WHAT TO DO »
Each line should be copied exactly.

DATA EXTRACT »
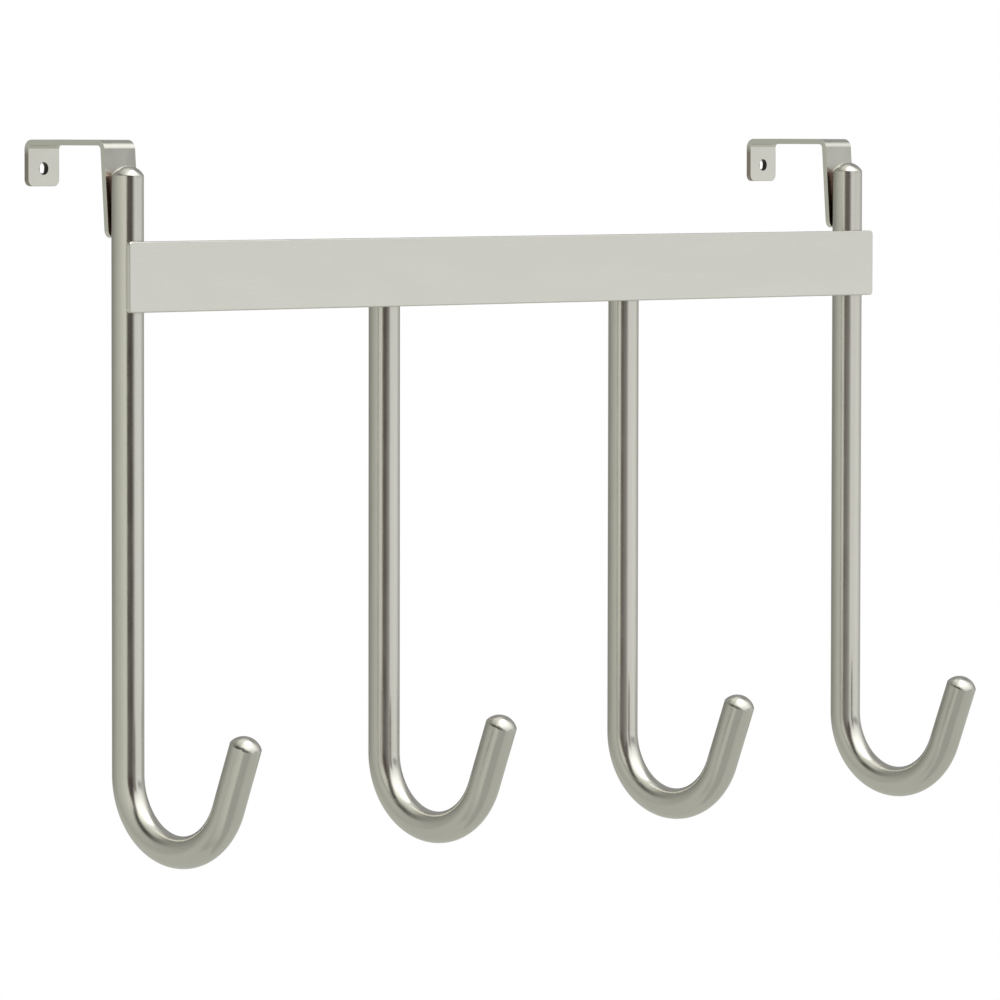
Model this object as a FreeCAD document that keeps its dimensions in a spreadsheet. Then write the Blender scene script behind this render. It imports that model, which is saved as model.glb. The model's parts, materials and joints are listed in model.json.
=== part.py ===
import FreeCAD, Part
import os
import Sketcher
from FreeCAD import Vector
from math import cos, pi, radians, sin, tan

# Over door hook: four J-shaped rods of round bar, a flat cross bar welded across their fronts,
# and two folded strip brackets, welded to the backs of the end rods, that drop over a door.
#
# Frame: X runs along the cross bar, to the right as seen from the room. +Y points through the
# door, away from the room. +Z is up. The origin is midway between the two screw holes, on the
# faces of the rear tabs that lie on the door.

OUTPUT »
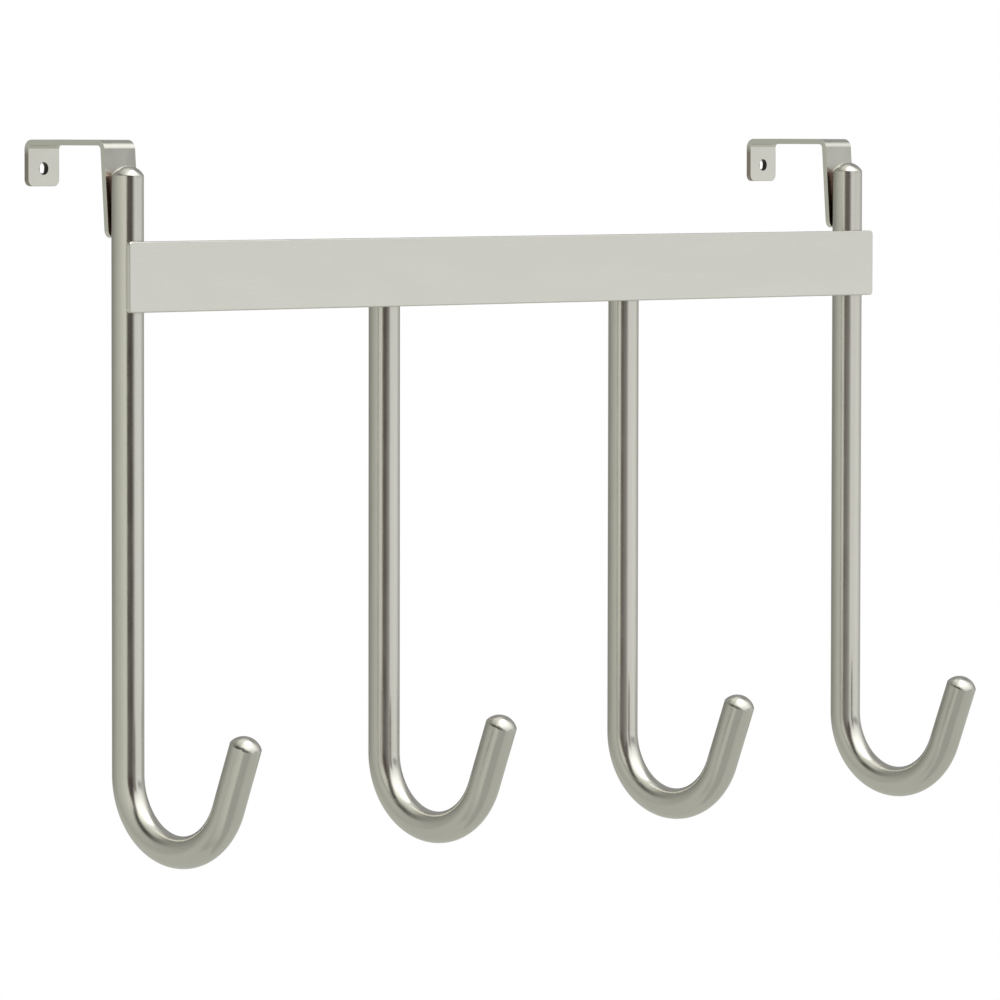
Model this object as a FreeCAD document that keeps its dimensions in a spreadsheet. Then write the Blender scene script behind this render. It imports that model, which is saved as model.glb. The model's parts, materials and joints are listed in model.json.
=== part.py ===
import FreeCAD, Part
import os
import Sketcher
from FreeCAD import Vector
from math import cos, pi, radians, sin, tan

# Over door hook: four J-shaped rods of round bar, a flat cross bar welded across their fronts,
# and two folded strip brackets, welded to the backs of the end rods, that drop over a door.
#
# Frame: X runs along the cross bar, to the right as seen from the room. +Y points through the
# door, away from the room. +Z is up. The origin is midway between the two screw holes, on the
# faces of the rear tabs that lie on the door.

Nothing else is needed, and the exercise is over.